I must say that your revised statement is more confusing now than it was before. 

FWIW, the terms you are using "modernization" "modernity" "conservative" "right wing" "nationalist" make me wonder if you are putting your words into the mouths of those you study. (It might help were you to disclose the two countries that you seek to compare.) I also wonder if you're implicitly or inadvertently arguing that one country got it right and the other got it wrong based upon criteria you've established rather than goals that were determined at the time.  

Here's what I'm taking away from your two versions. A contemporaneous debate in two countries over the same topic during the same interval played out the same but different. One can understand the debate in each country better through a comparative approach because...? The use of x, y, and z methods of historical analysis enhances the understanding because ... ?

I wonder if comparing two countries is a sustainable approach at this time?

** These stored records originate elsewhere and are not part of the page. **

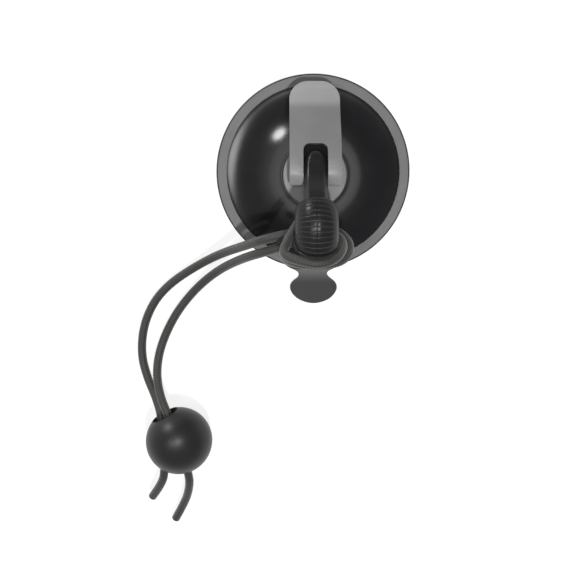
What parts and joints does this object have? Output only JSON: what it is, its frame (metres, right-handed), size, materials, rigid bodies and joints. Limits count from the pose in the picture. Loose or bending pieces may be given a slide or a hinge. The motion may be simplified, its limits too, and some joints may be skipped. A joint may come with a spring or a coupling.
{
  "type": "lever suction anchor",
  "caption": "Lever-lock suction cup with a ribbed hook, and a bungee cord hitched on the hook with a ball toggle on its strands.",
  "frame": {"origin": "centre of the cup's sealing face, on the surface that the cup sticks to", "axes": "+Z along the cup's axis, away from the surface; +Y towards the lever's tip; +X to the right, seen from +Z with the lever's tip up"},
  "size_m": [0.1234, 0.2082, 0.054],
  "materials": {
    "cup_rubber": "matte grey rubber, slightly soft sheen",
    "steel": "plain zinc-plated steel",
    "housing_plastic": "polished black moulded plastic",
    "bush_plastic": "natural acetal",
    "cam_plastic": "satin grey moulded plastic",
    "lever_plastic": "satin grey moulded plastic with a faint grain",
    "hook_plastic": "semi-gloss black moulded plastic",
    "grip_plastic": "semi-gloss black moulded plastic, ribbed",
    "cord_braid": "dark braided polyester sheath over rubber strands",
    "ball_plastic": "satin black moulded plastic",
    "liner_rubber": "black rubber"
  },
  "bodies": {
    "base": {"suction_disc": "cup_rubber", "housing": "housing_plastic", "cam_plate": "cam_plastic", "cam_plate_screws": "steel", "stem_bush": "bush_plastic", "return_spring": "steel", "cord_strand_a": "cord_braid", "cord_strand_b": "cord_braid"},
    "draw": {"anchor_plate": "steel", "draw_stem": "steel", "spring_washer": "steel", "lever_pin": "steel", "hook_arm": "hook_plastic", "grip_half_left": "grip_plastic", "grip_half_right": "grip_plastic", "grip_screws": "steel", "cord_retainer": "grip_plastic", "retainer_screw": "steel", "cord_hitch": "cord_braid"},
    "lever": {"lever": "lever_plastic"},
    "toggle": {"ball_toggle": "ball_plastic", "toggle_liner": "liner_rubber"}
  },
  "joints": [
    {"name": "stem_slide", "type": "slide", "parent": "base", "child": "draw", "axis": [0, 0, -1], "range_m": [0, 0.0014], "deforming": ["suction_disc", "return_spring", "cord_strand_a", "cord_strand_b"]},
    {"name": "lever_hinge", "type": "hinge", "parent": "draw", "child": "lever", "pos_m": [0, 0, 0.0276], "axis": [1, 0, 0], "range_deg": [0, 85]},
    {"name": "toggle_slide", "type": "slide", "parent": "base", "child": "toggle", "axis": [0.1655, -0.9862, 0], "range_m": [-0.0025, 0.0025]}
  ],
  "couplings": [
    {"joint": "lever_hinge", "follows": "stem_slide", "rad_per_m": 1059.7}
  ]
}
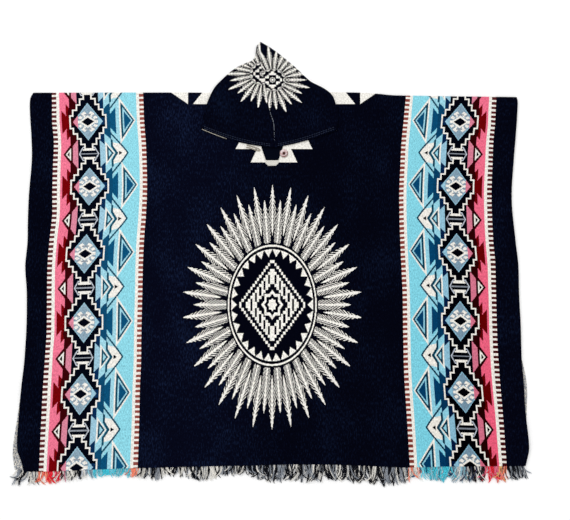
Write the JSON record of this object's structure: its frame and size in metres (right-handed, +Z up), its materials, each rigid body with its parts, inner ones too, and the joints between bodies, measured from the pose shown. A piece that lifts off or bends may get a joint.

Might you be served better by focusing on telling the story for one country and giving the comparison a go down the line?

I'm sorry if my wording is confusing. I completely revised my SoP such that I avoid advancing any specific argument. The second version is, essentially, unrelated to the first. I mention a few topics and themes that I am interested in and attempt to situate myself in prior literature dealing with my two countries. Perhaps I did not do a good job of situating myself in this literature. I wanted to say that the literature deals with [country1] and the center of the empire of which [country2] was a part, which in fact spoke a different language from [country2], in three main ways. I intend to compare [country1] and [country2], which was in fact the periphery of the aforementioned larger empire, and utilize all three of these methods to illustrate the ways in which ideas have flowed between my two regions as well as between them and the West. Perhaps that's neither clear nor particularly interesting, in which case I will have to do some rethinking.

 

Regarding the sustainability of the comparison, I would honestly prefer if I could work on both topics simultaneously without trying to force comparisons for now. Trying to find something to say that a professor would find interesting is difficult enough as it is without trying to force every single topic I would like to do into the comparative and transnational mold. The problem is that I am trying to indicate my openness to a variety of topics and approaches, but I am not sure if I should focus exclusively on comparative topics, e.g. the construction of race in both regions, regimes of sovereignty in both regions, reactionary movements in both regions, or, as I do, name the few isolated topics I am interested in and explain what sort of comparative work I hope to do. I'm also receiving different messages from the people around me, so I am getting confused.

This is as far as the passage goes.